Question on limits of alt. signs

[nuclearrape66]

If I'm taking the limit of a sequence of numbers that is {An} and An alternats in signs.
am i suppose to take the absolute value to determine the limit. and if the absolute value of An diverges then the lmit diverges?

or how am i suupose to take the limit of alternating signs?

 

[sutupidmath]

well, the sequence probbably alternate its sign as you plug in an even or an odd number. So what u need to do is try first to redefine n as only an even number that is of the form n=2k, where k is an integer, and the other time define n to be only odd, that is n=2k-1. an look what happenes when you take the limit?
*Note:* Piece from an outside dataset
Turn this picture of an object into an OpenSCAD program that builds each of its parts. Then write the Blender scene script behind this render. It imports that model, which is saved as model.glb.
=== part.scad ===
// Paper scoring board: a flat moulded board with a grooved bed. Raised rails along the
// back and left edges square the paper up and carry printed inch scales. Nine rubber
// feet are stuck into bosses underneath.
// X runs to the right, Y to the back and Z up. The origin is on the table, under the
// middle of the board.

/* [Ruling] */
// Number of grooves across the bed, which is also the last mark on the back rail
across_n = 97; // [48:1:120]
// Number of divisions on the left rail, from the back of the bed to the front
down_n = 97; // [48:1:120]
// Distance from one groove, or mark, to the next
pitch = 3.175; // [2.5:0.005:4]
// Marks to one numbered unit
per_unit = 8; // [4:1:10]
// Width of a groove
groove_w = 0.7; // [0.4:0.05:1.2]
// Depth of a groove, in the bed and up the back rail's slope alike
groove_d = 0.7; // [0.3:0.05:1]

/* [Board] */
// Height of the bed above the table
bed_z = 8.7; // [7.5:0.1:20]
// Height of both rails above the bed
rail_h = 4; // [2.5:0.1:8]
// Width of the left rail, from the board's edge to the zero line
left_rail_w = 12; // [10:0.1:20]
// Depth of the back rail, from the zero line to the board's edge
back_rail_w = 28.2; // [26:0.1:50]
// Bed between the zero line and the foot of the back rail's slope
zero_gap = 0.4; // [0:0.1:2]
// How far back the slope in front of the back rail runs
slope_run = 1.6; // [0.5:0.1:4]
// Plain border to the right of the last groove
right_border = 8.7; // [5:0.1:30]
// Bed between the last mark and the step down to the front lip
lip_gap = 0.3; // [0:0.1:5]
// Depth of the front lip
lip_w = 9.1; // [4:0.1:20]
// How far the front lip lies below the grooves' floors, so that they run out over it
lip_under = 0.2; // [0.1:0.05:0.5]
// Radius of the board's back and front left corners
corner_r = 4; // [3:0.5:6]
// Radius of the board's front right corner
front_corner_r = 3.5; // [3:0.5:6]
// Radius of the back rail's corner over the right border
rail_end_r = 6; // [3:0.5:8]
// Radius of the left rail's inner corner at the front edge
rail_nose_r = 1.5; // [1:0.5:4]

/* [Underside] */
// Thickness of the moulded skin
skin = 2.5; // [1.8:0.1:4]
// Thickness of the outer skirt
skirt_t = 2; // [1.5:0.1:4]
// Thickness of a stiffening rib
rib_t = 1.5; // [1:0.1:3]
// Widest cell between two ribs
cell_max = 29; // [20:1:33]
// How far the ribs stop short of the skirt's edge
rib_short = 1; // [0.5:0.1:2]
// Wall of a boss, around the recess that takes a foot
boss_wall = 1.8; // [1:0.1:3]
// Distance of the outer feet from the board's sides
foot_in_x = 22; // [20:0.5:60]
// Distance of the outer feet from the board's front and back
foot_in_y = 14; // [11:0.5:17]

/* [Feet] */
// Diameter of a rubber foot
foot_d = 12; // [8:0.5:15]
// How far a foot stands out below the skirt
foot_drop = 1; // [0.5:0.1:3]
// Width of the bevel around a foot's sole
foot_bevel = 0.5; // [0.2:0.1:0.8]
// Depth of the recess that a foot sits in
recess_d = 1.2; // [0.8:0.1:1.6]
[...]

If the limit for n even and for n odd is the same than the series converges but if the limit as n is odd and as n is even are not the same, then the sequence does not have a limit, so it diverges.
Do you understand what you need to do?

 

[nuclearrape66]

so youre saying to plug in 2n for n and get its limit...


then plug in 2n + 1 for n and find its limit...
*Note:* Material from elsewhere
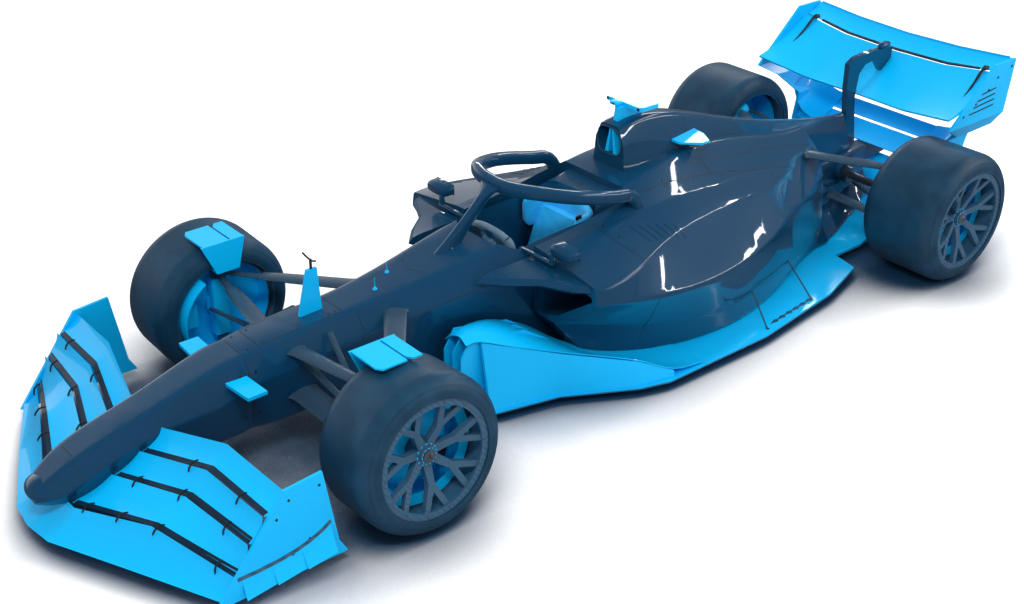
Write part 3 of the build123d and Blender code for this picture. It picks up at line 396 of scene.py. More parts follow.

and if they both go towards the same thing then it converges to that number?

 

[sutupidmath]

well, you can let n=2k, and then as n-->infinity, also k-->infinity, the same with
n=2k-1, as n-->infinity, also k--->infinity? Then if the both limits go to the same number the overall limit of that sequence will be that particular number, in contrary the limit does not exist.

 

[nuclearrape66]

so for (-1)^n(1/n) i would do:

lim (-1)^2n(1/2n) = 0

and

lim (-1)^2n+1(1/2n + 1 ) = 0

and therefore it's 0.

but what about (-1)^n(n/n+2)

 

[sutupidmath]

well the last one does not have a limit, since when n:=2n, and when n:=2n+1, you will get
1, and -1 respectively.

 

[nuclearrape66]

oh i see, so so then if you do the absolute value thing, where you take the limit of any alternating sequeence and if that diverges then the alt sequence diverges if it converges then the sequence converges.

does that work all the time for these?